Mudanças no mundo do trabalho têm intensificado os processos de trabalho e contribuído para que o assédio moral encontre terreno fértil no âmbito das instituições. Nas formas mais tradicionais de gestão de trabalho, o principal atributo dos trabalhadores era um ‘saber fazer’ associado a certo grau de obediência. “Agora, o que se pede é resiliência, capacidade de suportar pressão, polivalência, criatividade, trabalho em equipe, pro-atividade, dentre outros aspectos subjetivos, ou seja, as novas formas de gestão de exigem do trabalhador uma espécie de ‘saber ser’ e não de ‘saber fazer’. Precisamos ser atletas de alto desempenho, o tempo todo, e ainda precisamos ser felizes e saudáveis”, critica.
Em sua vertente mais cruel e atual o assédio moral tem adquirido novas nuances. Nela, o trabalhador é levado a ser o algoz de si mesmo. “Nesse novo cenário, as formas antigas de gestão do trabalho não servem mais. Na atualidade o peso e a responsabilidade não estão mais sobre os chefes ou avaliadores, mas nos próprios trabalhadores, que agora são líderes, gerentes, membros da equipe”.
Renata Paparelli fala em uma espécie de cultura do assédio que dá a oportunidade para que o assédio moral ganhe cada vez mais força no interior das instituições, a despeito do otimismo de muitos em relação às novas formas de organização e gestão do trabalho. “Como líder, eu tenho que fazer com que o meu grupo trabalhe exaustivamente, feliz e motivado. Nesse cenário vemos os prêmios de incentivo e motivação que mais do que motivar aqueles que se destacam, na maioria das vezes, humilham àqueles que não batem a meta”, ironiza Renata.
O caminho de enfrentamento, ainda de acordo com a professora visitante da Fonoaudiologia da FCM, está na construção de coletivos dos trabalhadores e no fortalecimento de redes de trabalho dispostas a transformar a forças paralisantes em formas de movimentos.

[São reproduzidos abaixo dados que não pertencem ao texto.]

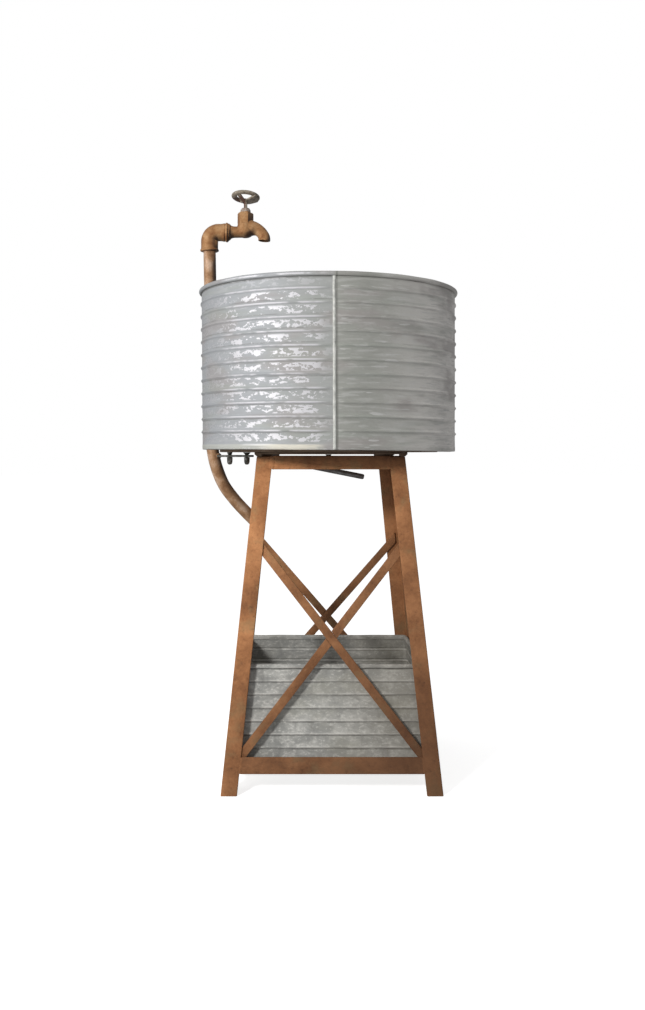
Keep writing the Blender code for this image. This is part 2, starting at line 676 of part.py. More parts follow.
def handwheel(axis, material):
    """The round handwheel, a little crooked on its stem: a rim, a low hub and rising spokes."""
    crooked = bpy.data.objects.new("wheel_frame", None)
    crooked.parent = axis
    crooked.rotation_euler.y = WHEEL_TILT
    bpy.context.collection.objects.link(crooked)
    section = [(WHEEL_RADIUS + WHEEL_RIM_HALF_WIDTH * cos(turn), WHEEL_RIM_HALF_HEIGHT * sin(turn))
               for turn in (2 * pi * step / WHEEL_RIM_SIDES for step in range(WHEEL_RIM_SIDES))]
    wheel = place("handwheel", turned("handwheel", section, 30), material, parent=crooked,
                  smooth_angle=SMOOTH_ANGLE)
    hub_profile = ((0, WHEEL_HUB_FOOT), (WHEEL_HUB_RADIUS, WHEEL_HUB_FOOT), (WHEEL_HUB_RADIUS, WHEEL_HUB_TOP),
                   (0, WHEEL_HUB_TOP))
    hub = place("hub_form", turned("hub_form", hub_profile, 18), material, parent=crooked)
    join_by_boolean(wheel, hub, "UNION")
    drop = (WHEEL_HUB_FOOT + WHEEL_HUB_TOP) / 2
    up = WHEEL_SPOKE_THICKNESS / 2

    def ends(point):
        across, height = point
        return (WHEEL_SPOKE_ROOT, across * narrowing, drop + height), (WHEEL_RADIUS, across, height)

    for index, (turn, width) in enumerate(zip(WHEEL_SPOKE_TURNS, WHEEL_SPOKE_WIDTHS)):
        narrowing = min(1.0, WHEEL_HUB_RADIUS / width)
        section = ((width / 2, 0), (0, up), (-width / 2, 0), (0, -up))
        spoke_mesh = extruded(f"spoke_form_{index}", section, ends)
        spoke = place(f"spoke_form_{index}", spoke_mesh, material, turn=turn, parent=crooked)
        join_by_boolean(wheel, spoke, "UNION")


def pipe_bracket(material, bolt_material):
    """A bar from the pipe to a bolt under the tub floor and a bolt under the base plate."""
    start = PIPE_AT_FLOOR.xy
    inward = -start.normalized()
    turn = Vector((1.0, 0.0)).angle_signed(inward)
    low = (PIPE_RADIUS + 4 * GAP, -BRACKET_WIDTH / 2, -BRACKET_THICKNESS / 2)
    high = (PIPE_RADIUS + BRACKET_LENGTH, BRACKET_WIDTH / 2, BRACKET_THICKNESS / 2)
    bar = place("pipe_bracket", box("pipe_bracket", low, high), material, turn=-turn)
    bar.location = (*start, BRACKET_Z)
    over = BRACKET_Z + BRACKET_THICKNESS / 2 + GAP
    under = BRACKET_Z - BRACKET_THICKNESS / 2 - GAP
    hole = BOLT_SHANK_RADIUS + GAP
    hole_profile = ((0, -BOLT_HOLE_REACH), (hole, -BOLT_HOLE_REACH), (hole, BOLT_HOLE_REACH),
                    (0, BOLT_HOLE_REACH))
    for name, reach in zip(("bracket_bolt_outer", "bracket_bolt_inner"), BOLT_REACHES):
        centre = start + inward * (reach + PIPE_RADIUS)
        cutter = place(f"{name}_hole", turned(f"{name}_hole", hole_profile, 12), material)
        cutter.location = (*centre, BRACKET_Z)
        join_by_boolean(bar, cutter, "DIFFERENCE")
        under_plate = hypot(*centre) < BASE_RADIUS
        top = SEAT_BAR_TOP if under_plate else tub_floor_foot_at(centre.x + BOLT_CONE_RADIUS) - GAP
        profile = ((0, top), (BOLT_CONE_RADIUS, top), (BOLT_NUT_RADIUS, over), (BOLT_SHANK_RADIUS, over),
                   (BOLT_SHANK_RADIUS, under), (BOLT_NUT_RADIUS, under), (BOLT_NUT_RADIUS, BOLT_SHOULDER),
                   (BOLT_TIP_RADIUS, BOLT_FOOT + BOLT_TIP_CHAMFER), (BOLT_END_RADIUS, BOLT_FOOT),
                   (0, BOLT_FOOT))
        bolt = place(name, turned(name, profile, 12), bolt_material)
        bolt.location = (*centre, 0.0)


def main():
    """Build every piece."""
    clear_scene()
    zinc = finish("galvanised_sheet", (0.50, 0.50, 0.48), 0.35, 0.8)
    rust = finish("rusted_steel", (0.26, 0.13, 0.07), 0.75, 0.2)
    aged_pipe = finish("aged_pipe", (0.34, 0.18, 0.09), 0.6, 0.3)
    aged_brass = finish("aged_brass", (0.30, 0.17, 0.09), 0.5, 0.6)
    dark_iron = finish("dark_iron", (0.10, 0.09, 0.08), 0.6, 0.6)

    corner_legs(rust)
    top_rails(rust)
    bottom_rails(rust)
    braces(rust)
    seat_bars(rust)
    seat_spacers(dark_iron)

    leaning = tub_frame()
    tub_base(leaning, dark_iron)
    tub_wall(leaning, zinc)
    tub_floor(leaning, zinc)
    tub_seam(leaning, zinc)
    drain_spout(zinc)

    trough_walls(zinc)
    trough_floor(zinc)

    riser_pipe(aged_pipe)
    pipe_elbow(aged_pipe)
    tap = tap_frame()
    tap_body(tap, aged_brass)
    tap_bonnet(tap, aged_brass)
    spindle = spindle_frame(tap)
    tap_stem(spindle, dark_iron)
    handwheel(spindle, dark_iron)
    pipe_bracket(rust, dark_iron)


main()
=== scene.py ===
"""Looks of a garden water tank on its stand.

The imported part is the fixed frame. Around it this script builds the finer pieces: the ribbed tub
with its rolled rim and lock seam, the ribbed trough, the softened bars of the rusted stand with
their welds, the bent riser pipe, and the cast tap with its handwheel. Metres, +Z up, front -Y.
"""

from __future__ import annotations

import json
import logging
from collections.abc import Iterable, Sequence
from dataclasses import dataclass
from enum import Enum
from math import cos, pi, radians, sin, tan
from typing import Union

import bmesh
import bpy
from mathutils import Euler, Matrix, Vector, noise

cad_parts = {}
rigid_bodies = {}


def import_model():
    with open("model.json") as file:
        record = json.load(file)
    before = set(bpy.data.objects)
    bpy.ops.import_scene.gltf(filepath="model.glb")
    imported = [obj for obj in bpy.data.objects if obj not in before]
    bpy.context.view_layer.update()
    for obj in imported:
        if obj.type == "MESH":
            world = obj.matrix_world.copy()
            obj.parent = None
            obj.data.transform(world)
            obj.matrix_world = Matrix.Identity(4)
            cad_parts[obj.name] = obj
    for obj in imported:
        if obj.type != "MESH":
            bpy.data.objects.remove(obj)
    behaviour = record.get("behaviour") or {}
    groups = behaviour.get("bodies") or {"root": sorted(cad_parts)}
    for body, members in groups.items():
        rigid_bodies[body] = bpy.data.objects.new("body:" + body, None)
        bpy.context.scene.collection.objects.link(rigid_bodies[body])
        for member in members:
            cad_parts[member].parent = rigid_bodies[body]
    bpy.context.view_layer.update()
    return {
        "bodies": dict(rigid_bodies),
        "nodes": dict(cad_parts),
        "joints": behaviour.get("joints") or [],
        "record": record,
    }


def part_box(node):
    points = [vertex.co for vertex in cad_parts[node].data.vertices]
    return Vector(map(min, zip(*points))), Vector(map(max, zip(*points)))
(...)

“Resgatar o caráter coletivo das práticas, promover maior articulação entre o conhecimento prático e teórico e resgatar o controle sobre o próprio trabalho são alguns caminhos. Mas, é importante não confundir esse controle com ‘autonomia falseada’ ou o que chamamos de ‘gestão da miséria’, em que o trabalhador ‘pode fazer tudo’, desde que sem nenhum recurso, ou seja, na verdade ele não tem poder algum sobre o que realmente importa”, finaliza Renata.